- [GIVEN REQUEST] Comb through the entries for "context" and pull out each line that holds it.

(Entries with model source code)
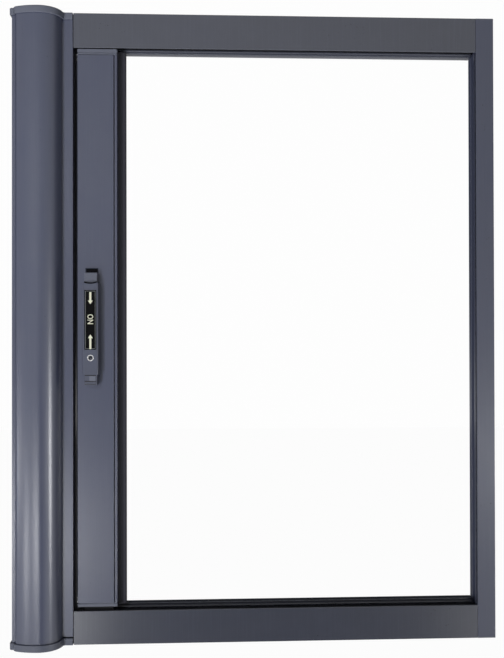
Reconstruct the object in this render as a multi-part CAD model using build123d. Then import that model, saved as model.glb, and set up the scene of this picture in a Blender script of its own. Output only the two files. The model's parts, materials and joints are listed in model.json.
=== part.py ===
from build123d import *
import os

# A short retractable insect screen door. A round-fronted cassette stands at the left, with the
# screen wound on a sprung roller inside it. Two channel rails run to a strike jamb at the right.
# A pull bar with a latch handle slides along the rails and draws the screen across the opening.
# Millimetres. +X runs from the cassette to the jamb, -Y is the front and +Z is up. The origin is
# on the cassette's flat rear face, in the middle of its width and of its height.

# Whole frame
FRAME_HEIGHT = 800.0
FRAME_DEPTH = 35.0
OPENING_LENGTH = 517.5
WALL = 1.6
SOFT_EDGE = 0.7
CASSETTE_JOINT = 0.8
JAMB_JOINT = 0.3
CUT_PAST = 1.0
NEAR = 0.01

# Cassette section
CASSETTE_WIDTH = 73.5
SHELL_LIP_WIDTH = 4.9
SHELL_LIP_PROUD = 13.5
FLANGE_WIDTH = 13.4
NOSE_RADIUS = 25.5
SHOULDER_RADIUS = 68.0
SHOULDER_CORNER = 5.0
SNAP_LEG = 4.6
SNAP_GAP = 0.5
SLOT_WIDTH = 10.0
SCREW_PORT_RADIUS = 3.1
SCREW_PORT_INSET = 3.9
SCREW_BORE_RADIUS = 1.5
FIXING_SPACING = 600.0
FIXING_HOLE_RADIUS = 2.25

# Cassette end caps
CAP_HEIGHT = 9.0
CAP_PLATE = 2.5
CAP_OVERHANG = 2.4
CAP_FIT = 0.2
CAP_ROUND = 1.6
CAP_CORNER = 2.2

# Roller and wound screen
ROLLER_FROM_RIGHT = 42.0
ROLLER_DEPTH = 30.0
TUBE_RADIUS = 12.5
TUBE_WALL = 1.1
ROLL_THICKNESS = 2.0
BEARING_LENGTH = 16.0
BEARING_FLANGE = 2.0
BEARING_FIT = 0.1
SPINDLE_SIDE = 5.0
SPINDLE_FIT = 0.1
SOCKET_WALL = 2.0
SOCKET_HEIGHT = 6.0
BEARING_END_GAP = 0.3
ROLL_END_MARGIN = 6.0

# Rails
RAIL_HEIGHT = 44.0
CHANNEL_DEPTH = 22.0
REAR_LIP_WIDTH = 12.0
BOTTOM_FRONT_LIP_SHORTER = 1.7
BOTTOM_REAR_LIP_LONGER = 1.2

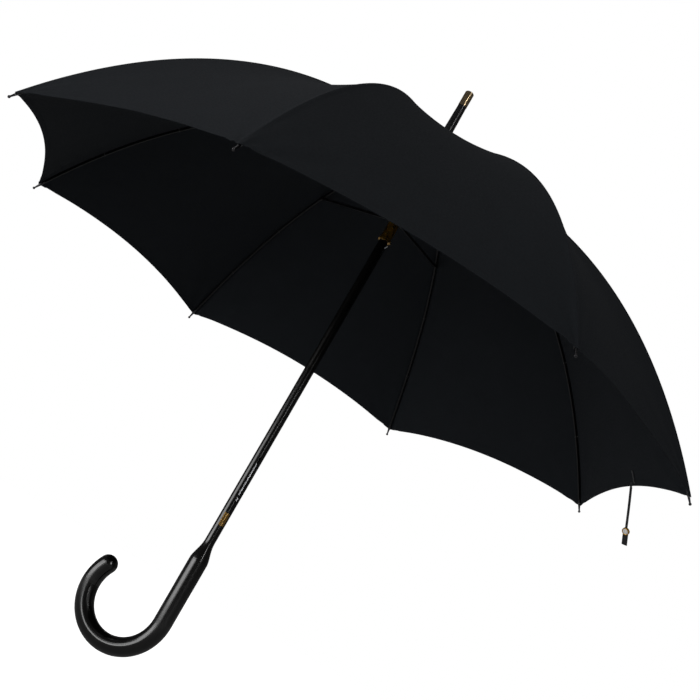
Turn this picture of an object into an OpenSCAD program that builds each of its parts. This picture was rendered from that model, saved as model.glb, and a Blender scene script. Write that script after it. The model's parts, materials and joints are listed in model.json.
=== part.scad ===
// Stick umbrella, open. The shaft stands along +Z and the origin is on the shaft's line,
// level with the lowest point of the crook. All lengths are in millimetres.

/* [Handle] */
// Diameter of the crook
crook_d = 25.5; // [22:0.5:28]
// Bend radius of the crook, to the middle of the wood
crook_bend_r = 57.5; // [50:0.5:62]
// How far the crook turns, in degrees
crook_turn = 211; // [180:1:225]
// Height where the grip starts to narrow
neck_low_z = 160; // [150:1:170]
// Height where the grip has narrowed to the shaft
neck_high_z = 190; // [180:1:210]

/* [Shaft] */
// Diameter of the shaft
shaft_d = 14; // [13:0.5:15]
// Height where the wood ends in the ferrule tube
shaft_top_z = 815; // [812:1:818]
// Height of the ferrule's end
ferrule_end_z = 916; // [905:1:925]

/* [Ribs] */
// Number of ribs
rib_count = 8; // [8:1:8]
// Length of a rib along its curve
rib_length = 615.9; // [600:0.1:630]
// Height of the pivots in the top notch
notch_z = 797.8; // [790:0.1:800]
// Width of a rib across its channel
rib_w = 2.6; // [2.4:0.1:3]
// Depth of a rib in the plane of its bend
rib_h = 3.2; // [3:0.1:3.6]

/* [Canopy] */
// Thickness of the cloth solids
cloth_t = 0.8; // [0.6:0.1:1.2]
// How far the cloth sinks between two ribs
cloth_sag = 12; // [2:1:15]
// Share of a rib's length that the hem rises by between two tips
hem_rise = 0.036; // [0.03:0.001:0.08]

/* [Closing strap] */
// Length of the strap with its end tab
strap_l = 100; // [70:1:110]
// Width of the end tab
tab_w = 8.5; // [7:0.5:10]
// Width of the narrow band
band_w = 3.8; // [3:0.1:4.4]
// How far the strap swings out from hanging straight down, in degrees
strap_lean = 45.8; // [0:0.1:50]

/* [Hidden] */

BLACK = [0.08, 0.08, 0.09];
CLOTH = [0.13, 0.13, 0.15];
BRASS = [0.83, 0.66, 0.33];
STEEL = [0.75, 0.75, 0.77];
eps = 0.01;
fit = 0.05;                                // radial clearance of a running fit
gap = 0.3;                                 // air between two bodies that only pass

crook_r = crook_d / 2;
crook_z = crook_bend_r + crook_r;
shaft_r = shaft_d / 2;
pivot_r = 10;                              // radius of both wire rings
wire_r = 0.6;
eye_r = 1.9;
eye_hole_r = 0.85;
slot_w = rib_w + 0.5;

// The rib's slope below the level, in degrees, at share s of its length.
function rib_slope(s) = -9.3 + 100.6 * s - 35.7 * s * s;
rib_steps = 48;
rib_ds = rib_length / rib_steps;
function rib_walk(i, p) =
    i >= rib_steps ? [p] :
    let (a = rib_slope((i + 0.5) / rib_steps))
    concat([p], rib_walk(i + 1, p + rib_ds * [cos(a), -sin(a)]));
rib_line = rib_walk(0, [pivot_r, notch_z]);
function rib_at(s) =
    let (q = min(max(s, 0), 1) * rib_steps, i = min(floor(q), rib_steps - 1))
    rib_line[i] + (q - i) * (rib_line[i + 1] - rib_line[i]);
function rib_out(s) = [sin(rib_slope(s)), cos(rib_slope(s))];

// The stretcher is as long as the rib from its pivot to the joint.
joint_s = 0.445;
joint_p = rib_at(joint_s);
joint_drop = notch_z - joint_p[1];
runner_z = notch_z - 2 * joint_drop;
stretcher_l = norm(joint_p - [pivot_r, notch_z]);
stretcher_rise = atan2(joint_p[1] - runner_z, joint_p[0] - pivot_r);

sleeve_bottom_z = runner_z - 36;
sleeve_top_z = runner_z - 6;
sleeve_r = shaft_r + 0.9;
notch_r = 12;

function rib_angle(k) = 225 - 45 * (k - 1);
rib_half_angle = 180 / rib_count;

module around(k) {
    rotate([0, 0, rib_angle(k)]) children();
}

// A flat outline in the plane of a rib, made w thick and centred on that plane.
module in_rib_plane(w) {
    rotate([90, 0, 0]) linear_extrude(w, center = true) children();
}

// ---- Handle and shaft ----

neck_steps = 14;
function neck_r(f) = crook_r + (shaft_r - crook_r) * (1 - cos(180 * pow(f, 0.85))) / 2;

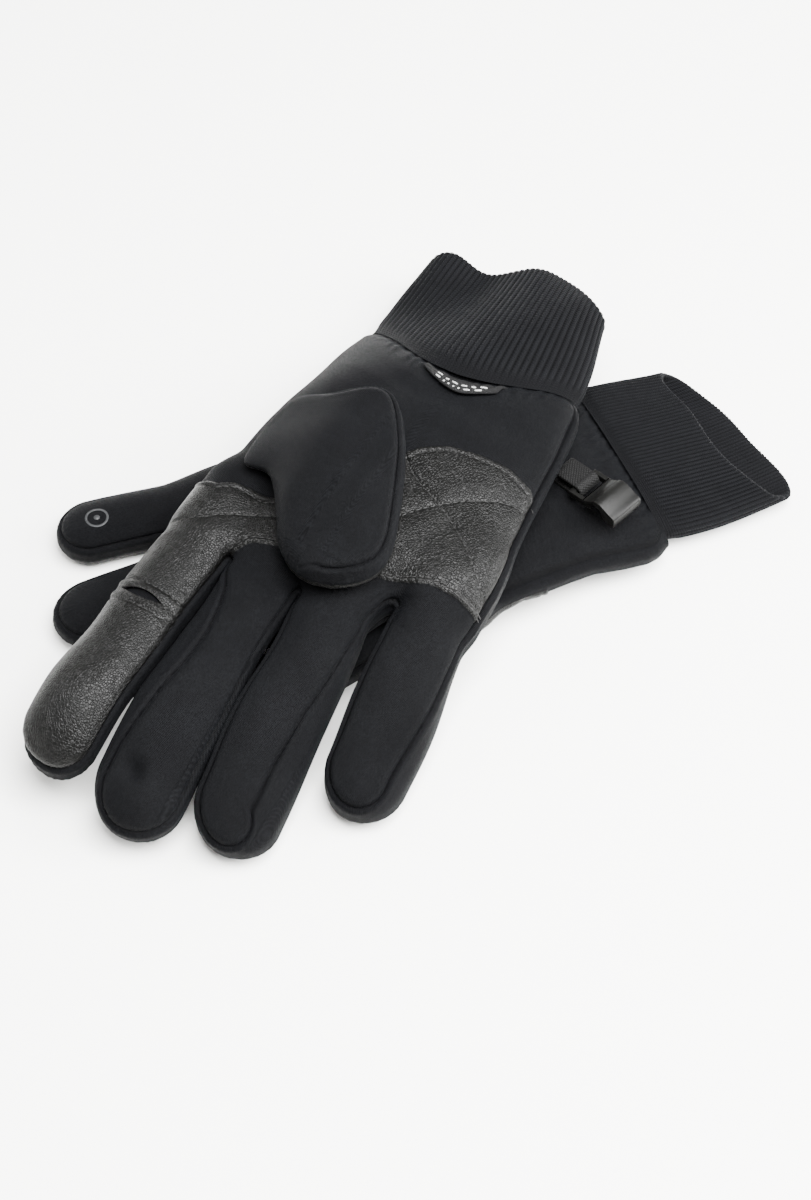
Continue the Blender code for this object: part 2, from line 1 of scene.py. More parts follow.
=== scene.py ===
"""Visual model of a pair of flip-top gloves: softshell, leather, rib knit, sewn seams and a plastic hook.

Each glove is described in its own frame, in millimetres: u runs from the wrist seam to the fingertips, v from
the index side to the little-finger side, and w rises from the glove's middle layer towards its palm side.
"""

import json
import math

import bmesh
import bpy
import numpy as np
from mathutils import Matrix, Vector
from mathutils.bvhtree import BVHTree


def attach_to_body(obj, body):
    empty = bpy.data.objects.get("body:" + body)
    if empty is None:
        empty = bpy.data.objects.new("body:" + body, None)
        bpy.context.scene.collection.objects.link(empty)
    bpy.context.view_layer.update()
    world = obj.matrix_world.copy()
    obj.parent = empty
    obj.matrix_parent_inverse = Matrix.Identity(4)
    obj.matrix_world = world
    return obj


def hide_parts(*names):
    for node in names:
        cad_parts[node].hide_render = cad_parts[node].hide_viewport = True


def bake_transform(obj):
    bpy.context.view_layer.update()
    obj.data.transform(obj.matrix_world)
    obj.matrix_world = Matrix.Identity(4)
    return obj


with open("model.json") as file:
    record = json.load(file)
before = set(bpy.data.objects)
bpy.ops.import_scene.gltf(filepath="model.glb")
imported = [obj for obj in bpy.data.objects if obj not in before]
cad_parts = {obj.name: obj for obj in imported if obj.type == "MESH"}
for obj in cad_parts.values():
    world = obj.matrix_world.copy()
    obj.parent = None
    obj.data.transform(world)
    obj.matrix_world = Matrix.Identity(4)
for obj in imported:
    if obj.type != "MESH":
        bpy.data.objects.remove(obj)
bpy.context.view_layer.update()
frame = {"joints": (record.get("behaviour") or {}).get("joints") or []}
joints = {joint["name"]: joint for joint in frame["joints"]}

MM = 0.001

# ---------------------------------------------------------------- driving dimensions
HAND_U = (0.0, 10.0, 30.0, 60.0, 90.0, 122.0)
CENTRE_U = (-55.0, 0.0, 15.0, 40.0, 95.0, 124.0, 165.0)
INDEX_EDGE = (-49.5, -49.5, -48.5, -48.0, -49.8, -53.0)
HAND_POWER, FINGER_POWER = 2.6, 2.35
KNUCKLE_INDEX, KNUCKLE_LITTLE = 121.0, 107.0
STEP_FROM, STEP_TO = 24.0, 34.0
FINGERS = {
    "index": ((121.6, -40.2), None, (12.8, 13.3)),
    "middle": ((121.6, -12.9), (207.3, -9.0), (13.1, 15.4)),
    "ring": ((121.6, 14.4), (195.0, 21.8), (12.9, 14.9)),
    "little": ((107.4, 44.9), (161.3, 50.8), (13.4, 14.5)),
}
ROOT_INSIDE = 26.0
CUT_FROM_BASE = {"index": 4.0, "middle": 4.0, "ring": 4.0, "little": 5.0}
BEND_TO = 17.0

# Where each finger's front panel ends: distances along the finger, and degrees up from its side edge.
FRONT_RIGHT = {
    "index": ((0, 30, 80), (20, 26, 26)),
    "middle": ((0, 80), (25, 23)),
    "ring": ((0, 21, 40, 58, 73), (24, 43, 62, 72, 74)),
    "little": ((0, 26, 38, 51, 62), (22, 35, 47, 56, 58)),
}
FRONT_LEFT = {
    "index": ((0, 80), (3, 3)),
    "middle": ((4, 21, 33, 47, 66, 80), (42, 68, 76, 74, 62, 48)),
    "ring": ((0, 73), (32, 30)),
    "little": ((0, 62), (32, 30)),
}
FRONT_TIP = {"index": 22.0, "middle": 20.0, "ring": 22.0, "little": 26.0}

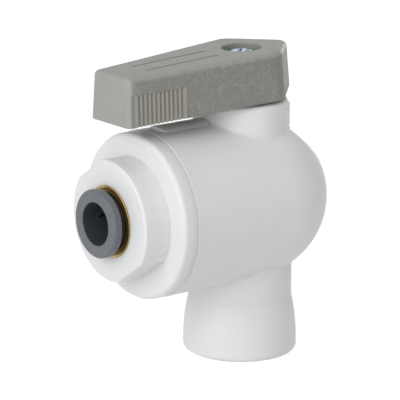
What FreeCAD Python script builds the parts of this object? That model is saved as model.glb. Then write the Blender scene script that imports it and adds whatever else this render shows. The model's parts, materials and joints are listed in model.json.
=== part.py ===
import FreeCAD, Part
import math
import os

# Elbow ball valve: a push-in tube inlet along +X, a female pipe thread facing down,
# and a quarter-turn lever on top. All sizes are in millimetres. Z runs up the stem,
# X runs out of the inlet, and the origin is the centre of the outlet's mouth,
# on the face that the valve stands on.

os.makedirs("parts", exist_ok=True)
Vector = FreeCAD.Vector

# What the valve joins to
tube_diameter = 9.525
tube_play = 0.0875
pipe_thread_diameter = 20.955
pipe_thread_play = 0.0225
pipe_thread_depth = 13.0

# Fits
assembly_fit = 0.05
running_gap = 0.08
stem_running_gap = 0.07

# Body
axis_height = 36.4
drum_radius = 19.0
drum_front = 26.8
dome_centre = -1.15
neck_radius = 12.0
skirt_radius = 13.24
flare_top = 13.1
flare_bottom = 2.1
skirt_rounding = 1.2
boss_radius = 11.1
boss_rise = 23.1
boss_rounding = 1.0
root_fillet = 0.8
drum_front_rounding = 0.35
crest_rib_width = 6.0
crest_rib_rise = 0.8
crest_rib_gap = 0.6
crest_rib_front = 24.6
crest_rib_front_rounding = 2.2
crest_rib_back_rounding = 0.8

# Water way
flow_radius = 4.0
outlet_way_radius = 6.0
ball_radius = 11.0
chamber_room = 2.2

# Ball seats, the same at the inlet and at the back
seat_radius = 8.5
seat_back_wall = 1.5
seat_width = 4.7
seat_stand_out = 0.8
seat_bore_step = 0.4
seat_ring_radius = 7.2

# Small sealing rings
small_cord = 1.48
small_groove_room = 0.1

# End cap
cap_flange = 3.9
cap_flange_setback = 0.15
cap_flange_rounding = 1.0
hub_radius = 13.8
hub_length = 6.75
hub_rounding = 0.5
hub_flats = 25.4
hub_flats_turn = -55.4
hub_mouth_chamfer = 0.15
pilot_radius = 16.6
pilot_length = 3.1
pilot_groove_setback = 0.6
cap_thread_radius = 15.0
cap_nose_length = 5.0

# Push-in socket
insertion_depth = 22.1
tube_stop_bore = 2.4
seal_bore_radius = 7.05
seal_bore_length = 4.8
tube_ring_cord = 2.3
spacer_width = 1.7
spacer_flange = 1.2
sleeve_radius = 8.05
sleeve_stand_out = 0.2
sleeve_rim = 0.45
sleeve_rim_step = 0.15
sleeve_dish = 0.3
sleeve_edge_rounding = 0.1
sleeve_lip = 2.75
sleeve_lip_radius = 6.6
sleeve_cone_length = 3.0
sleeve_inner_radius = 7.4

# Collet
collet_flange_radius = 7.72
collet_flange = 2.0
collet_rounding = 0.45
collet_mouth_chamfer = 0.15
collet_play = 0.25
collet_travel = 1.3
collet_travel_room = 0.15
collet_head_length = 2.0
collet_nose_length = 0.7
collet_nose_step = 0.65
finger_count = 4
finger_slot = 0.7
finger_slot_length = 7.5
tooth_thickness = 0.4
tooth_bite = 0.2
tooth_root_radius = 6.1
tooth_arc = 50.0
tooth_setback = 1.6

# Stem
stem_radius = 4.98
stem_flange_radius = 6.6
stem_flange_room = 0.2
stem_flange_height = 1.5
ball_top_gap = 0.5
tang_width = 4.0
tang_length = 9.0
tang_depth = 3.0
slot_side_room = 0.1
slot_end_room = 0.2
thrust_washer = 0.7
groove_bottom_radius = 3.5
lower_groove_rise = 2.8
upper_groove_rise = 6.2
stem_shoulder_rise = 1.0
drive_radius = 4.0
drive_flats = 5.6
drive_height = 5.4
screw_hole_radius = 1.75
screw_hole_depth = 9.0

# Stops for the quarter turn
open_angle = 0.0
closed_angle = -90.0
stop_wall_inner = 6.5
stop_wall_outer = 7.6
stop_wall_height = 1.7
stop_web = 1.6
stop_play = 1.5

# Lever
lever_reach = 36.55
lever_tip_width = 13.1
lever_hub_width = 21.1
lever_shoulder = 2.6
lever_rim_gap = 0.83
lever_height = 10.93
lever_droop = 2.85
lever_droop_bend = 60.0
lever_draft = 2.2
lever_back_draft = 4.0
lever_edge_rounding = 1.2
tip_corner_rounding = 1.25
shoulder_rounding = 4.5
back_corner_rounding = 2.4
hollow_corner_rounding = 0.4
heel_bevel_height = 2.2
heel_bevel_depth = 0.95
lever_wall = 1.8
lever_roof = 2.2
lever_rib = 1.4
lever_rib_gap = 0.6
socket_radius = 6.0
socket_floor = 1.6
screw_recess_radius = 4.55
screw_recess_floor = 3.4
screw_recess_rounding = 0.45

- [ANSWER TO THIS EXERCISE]
        bpy.context.scene.collection.objects.link(empty)
    bpy.context.view_layer.update()
    bpy.context.view_layer.update()
bpy.context.view_layer.update()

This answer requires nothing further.